Public worship is church worship. Rather than things being okay in “private worship” which aren’t okay in “public worship,” it might actually be more accurate to think of ‘private worship’ as including only a subset of things which belong to ‘public worship’. It’s only in a corporate, church, context that the element of worship called preaching can ever be experienced. Ditto for the administering and receiving of the sacraments. On your own, in private, as an individual, or in your family, the most you can do by way of worship is read the Scriptures, not preach from them – you can pray, and sing psalms, but receiving the sacraments privately is an irregularity at best. Armed with the twin convictions that ‘public worship’ is church worship, and that anything needs scripture warrant before it can properly be regarded as worship, people would be in a much stronger position to withstand the slushy, subjective, individualistic approach to “worship” that continues to harrass the church scene.

11 thoughts on “stop calling it public

  1. When reading this from a Catholic point of view, I found myself thinking of the word ‘liturgy’ which comes from the Greek leitourgia , originally meaning a public duty (such as financing a trireme or a theatrical performance). So liturgical worship is that worship which is prescribed in a certain form as a public duty.

    Which leaves open all the other ways of responding to the ‘worth’ of God (which I take is the root of ‘worship’).


  2. There’s a lot of baggage around the term liturgy, because people associate it with the Episcopalian if not Roman forms that the Presbyterian church invested so much in resisting in the past. Unfortunately that does leave us at something of a disadvantage when people start innovating, because we aren’t used to thinking of worship in those terms – either the ‘public duty’ aspect (all of life is worship innit) or the ‘structured’ aspect which we *think* is what we object to in Anglican/Catholic liturgies but isn’t really.


  3. Just thinking aloud, so bear with me. Take for instance, Josiah Conder’s hymn, ‘Thou art the everlasting Word’ – it seems to me to be edifying, reverent, doctrinally clear, etc. It tells forth the worth of Christ the Redeemer and every line of it to my mind has the full backing of scripture. Now, if that hymn were sung in sincerity by one possessed of a heart in which there was grace – would we not be pushing things abit too far to say that it would not be worship?


  4. Seceder – I’m not sure. I guess I don’t know why hymns get such special treatment in the whole discussion. Does the same thing apply if you’re not singing? Take an edifying, reverent etc theological treatise, – if you read it meditatively and sincerely, does that count as worship? Or take a beautiful bit of scenery and sincerely admire the power and wisdom of the Creator – is that worship?

    The most I can see my way to saying is that it’s worship in the sense that you’re responding with adoration to some revealed truth about God [as you should], but that isn’t the same sense as the Confession uses the term when it says that God institutes the acceptable way of his own worship and may not be worshipped according to human imaginations and devices.

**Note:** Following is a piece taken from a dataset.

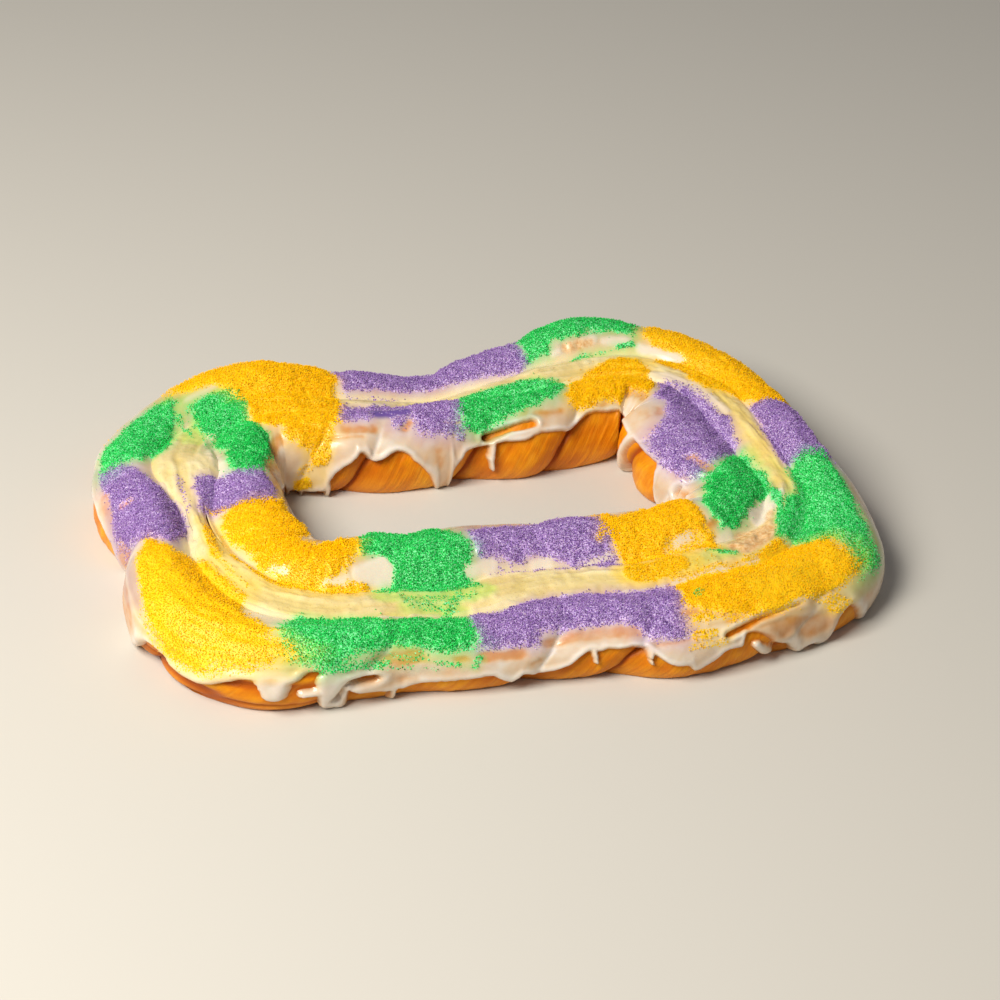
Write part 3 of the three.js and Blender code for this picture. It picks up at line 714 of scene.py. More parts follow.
for name, streaks in STAINS.items():
    print(f"{name}: {len(streaks)} streaks")


# %% How deep in a band a place lies
def outline_distance(outline, station, v):
    """How deep inside an outline a place lies, in millimetres, and negative outside it."""
    start = outline[0][0]
    x, y = ahead(station, start), v * SKIN
    corners = [(at - start, height * SKIN) for at, height in outline]
    nearest = np.full(np.broadcast(x, y).shape, 1e9)
    inside = np.zeros(nearest.shape, bool)
    for (ax, ay), (bx, by) in zip(corners, corners[1:] + corners[:1]):
        along, up = bx - ax, by - ay
        share = clamp01(((x - ax) * along + (y - ay) * up) / (along**2 + up**2))
        nearest = np.minimum(nearest, np.hypot(x - ax - along * share, y - ay - up * share))
        if up:
            crossing = ax + (y - ay) / up * along
            inside = inside ^ (((ay > y) != (by > y)) & (x < crossing))
    return np.where(inside, nearest, -nearest)


def band_depth(colour, station, v):
    """How deep a place lies in the nearest band of a colour."""
    return np.max([outline_distance(outline, station, v) for outline in BANDS[colour]], axis=0)


square = [(0, 0), (20, 0), (20, 20 / SKIN), (0, 20 / SKIN)]
middle = outline_distance(square, 10.0, 10 / SKIN)
print(f"a square 20 mm wide is {float(middle):.0f} mm deep in its middle")

# %% How fully streaks cover a place
FRAY = ((1.7, 31, 9), (1.3, 32, 3.5))  # moves every border in and out


def streaks_cover(streaks, station, v, ragged, soft):
    """From 0 to 1, how fully the streaks cover a place, with a soft edge in millimetres."""
    cover = np.zeros(np.broadcast(station, v).shape)
    for streak in streaks:
        inside = streak_distance(streak, station, v) + ragged
        cover = np.maximum(cover, smooth((inside + soft / 2) / soft) * streak[6])
    return cover


print("layers that fray the borders:", len(FRAY))

# %% [markdown]
# Now we put bands, spills and stains together. For any place the result says, as a share from 0 to 1,
# how much of each *mark* is there. Single grains need a sharp share, while the colour that bleeds into
# the wet icing reaches further, so each sugar also has a wider, softer mark, its *haze*. Near the groove
# the icing has mixed with the cream and is marked as creamy.

# %% What lies where
SUGARS = ("purple", "green", "gold")
HAZES = tuple(name + "_haze" for name in SUGARS)
MARKS = SUGARS + HAZES + tuple(STAINS) + ("creamy",)
KEEPS_OFF = {"glaze": 0.97, "torn": 0.97, "thin": 0.75, "violet": 0.8}  # how much of the sugar bands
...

    If the two senses are confounded, the criterion for “worship” becomes just ‘i feel edified by it’, which is all very well when it happens to be a hymn that keeps close to the Word, but doesn’t give any principled way of ruling out flower arranging/ lighting candles/ underwater basket weaving/ interpretative dance/ etc if that’s what makes other devout believers feel edified.

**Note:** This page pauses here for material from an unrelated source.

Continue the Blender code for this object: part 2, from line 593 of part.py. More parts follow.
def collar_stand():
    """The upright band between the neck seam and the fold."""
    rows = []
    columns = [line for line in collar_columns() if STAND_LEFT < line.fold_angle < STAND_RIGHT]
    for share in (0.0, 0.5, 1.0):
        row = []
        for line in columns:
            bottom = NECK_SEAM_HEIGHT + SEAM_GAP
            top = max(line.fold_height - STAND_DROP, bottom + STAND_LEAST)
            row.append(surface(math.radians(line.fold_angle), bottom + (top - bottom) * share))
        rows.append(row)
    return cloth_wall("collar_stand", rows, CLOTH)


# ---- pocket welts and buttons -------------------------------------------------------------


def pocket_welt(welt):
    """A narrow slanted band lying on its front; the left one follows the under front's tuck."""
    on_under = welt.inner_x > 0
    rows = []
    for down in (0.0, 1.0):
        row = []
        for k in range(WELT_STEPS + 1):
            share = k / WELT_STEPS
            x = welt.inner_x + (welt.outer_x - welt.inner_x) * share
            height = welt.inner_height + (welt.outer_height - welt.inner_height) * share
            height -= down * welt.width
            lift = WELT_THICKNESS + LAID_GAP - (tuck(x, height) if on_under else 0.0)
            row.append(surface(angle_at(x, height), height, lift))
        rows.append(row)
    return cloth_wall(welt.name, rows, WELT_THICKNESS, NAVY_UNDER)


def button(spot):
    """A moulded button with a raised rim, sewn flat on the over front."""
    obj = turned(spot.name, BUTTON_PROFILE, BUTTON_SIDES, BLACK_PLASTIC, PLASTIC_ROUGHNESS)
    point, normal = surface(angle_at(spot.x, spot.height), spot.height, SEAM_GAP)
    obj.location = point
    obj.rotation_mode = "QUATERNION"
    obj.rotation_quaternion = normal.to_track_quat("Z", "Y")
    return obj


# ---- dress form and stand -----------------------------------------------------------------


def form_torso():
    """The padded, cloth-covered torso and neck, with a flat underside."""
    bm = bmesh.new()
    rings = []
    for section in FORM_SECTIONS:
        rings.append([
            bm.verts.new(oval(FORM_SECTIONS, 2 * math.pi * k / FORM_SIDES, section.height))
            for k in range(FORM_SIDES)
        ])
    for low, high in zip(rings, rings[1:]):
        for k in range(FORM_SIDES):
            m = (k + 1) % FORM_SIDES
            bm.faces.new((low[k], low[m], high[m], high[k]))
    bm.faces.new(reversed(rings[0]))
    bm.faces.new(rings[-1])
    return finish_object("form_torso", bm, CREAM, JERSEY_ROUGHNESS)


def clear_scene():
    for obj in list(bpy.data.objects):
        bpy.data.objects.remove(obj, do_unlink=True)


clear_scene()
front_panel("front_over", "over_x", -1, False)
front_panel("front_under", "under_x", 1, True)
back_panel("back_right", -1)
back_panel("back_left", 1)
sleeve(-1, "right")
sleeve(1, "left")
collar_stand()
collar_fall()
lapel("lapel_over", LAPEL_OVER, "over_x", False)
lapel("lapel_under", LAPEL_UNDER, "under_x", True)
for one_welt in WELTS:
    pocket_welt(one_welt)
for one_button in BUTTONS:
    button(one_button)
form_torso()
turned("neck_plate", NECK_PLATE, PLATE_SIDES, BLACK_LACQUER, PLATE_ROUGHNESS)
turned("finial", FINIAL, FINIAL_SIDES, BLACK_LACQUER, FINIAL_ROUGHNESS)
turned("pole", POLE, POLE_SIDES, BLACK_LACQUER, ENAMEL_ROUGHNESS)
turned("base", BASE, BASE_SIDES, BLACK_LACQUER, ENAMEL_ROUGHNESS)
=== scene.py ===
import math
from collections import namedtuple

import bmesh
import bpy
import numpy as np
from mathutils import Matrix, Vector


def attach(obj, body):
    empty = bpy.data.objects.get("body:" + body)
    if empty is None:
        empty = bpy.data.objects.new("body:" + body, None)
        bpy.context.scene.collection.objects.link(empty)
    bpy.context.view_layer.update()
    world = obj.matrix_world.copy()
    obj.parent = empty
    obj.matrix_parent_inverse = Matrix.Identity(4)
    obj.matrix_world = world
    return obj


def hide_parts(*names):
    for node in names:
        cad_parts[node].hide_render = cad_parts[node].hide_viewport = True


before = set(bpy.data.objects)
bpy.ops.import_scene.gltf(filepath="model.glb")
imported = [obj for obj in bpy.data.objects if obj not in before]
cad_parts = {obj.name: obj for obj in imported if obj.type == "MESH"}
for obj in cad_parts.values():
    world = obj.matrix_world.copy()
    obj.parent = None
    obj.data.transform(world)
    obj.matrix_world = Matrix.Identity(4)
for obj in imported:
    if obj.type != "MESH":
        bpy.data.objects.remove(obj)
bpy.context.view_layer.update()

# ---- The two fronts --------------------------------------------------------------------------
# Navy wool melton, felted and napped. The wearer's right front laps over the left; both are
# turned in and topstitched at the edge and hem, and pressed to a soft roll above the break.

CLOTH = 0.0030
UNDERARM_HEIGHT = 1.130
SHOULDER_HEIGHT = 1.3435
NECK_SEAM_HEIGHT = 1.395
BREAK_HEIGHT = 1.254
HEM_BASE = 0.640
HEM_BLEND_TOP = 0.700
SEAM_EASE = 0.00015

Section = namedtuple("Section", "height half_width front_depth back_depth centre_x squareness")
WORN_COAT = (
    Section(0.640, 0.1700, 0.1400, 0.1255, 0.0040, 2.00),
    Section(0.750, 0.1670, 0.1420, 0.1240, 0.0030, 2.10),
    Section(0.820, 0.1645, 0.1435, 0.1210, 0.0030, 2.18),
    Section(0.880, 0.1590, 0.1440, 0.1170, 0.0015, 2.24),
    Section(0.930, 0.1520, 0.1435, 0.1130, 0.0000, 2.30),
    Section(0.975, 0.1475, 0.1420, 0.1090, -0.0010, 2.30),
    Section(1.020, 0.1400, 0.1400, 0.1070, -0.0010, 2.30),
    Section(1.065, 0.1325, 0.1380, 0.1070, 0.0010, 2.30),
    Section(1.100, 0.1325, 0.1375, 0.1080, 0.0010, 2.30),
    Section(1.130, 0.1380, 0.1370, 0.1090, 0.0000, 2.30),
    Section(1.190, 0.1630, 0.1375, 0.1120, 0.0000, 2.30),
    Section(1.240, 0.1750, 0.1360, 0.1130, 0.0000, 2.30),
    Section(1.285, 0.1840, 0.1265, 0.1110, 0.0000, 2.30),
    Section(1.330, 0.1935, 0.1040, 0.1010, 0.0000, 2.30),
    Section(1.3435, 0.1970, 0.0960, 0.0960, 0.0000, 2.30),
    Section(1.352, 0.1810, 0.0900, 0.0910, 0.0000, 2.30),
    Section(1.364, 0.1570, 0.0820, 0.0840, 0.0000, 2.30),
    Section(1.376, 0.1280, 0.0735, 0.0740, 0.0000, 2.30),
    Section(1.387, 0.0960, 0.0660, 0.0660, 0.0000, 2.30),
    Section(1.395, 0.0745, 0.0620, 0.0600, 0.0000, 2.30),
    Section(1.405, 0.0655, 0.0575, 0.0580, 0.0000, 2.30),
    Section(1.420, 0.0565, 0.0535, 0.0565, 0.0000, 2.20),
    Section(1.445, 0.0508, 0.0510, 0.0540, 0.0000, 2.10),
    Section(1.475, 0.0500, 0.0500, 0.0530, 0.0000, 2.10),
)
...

    If God doesn’t get to set the terms for his own worship, the danger is surely that we give conventional, cultural privilege to some particular activities, which get so spiritually and devotionally charged that nobody can challenge whether they really deserve the status we give them?


  5. Jonathan – a whole other essay worth of material neatly encapsulated in just one sentence!
    – Where did this idea come from? that worship consists of nothing more than human activities directed towards God? as if worship is always us doing something and doesn’t also include receiving (listening to the word preached, receiving the sacraments). So that you need special “worship leaders” whose sole job is to lead the praise, when it’s actually the preacher who is the worship leader from start to finish.


    • C.S. Lewis says books of theology make the best devotional reading. Certainly I found studying theology and even metaphysics reached the heart more often and with greater effect than most sermons. Would your rule of thumb say rather that lectures are intended to reach the mind (without excluding the poss. of reaching the heart) and sermons are intended to reach the conscience.

      What does “reaching the conscience” mean?


      • Fair enough – intended to. Whatever truth a lecture conveys should make its own impact on the conscience even if it belongs to a sermon to make the implications for conscience unavoidable.

        Suppose conscience is where guilt and forgiveness are registered, which is what sermons are meant to be all about. Guilt as in offence against God, forgiveness gratuitous for the sake of another. A conscience unconscious of guilt has no interest in forgiveness, a conscience assured of forgiveness is the driver for thankful Christian living. Etc. Which the deliverer of the sermon has the thankless task of making pointed and unavoidable, as distinct from stating general truths and leaving it to the hearer to apply for themselves. Roughly speaking. (And what does it mean for you? :-)


  6. Cath, in giving expression to worship – would not the text – ‘Take with you words’ – ‘the calves of our lips’ – Hosea 14.2 – ‘words’ from one with a ‘new heart – preclude all other so-called forms of worship which are essentially false – such as dance, mime, puppetry, etc. which are but unacceptable ‘strange fire?’


  7. Interesting verse, Hosea 14.2, because there the words to take are thesmelves provided! ‘Take with you words, and say …’

    Good point about mandated forms of worship being predominantly word-y rather than anything else (including the sacraments). Dance etc not only not warranted, but the wrong format altogether!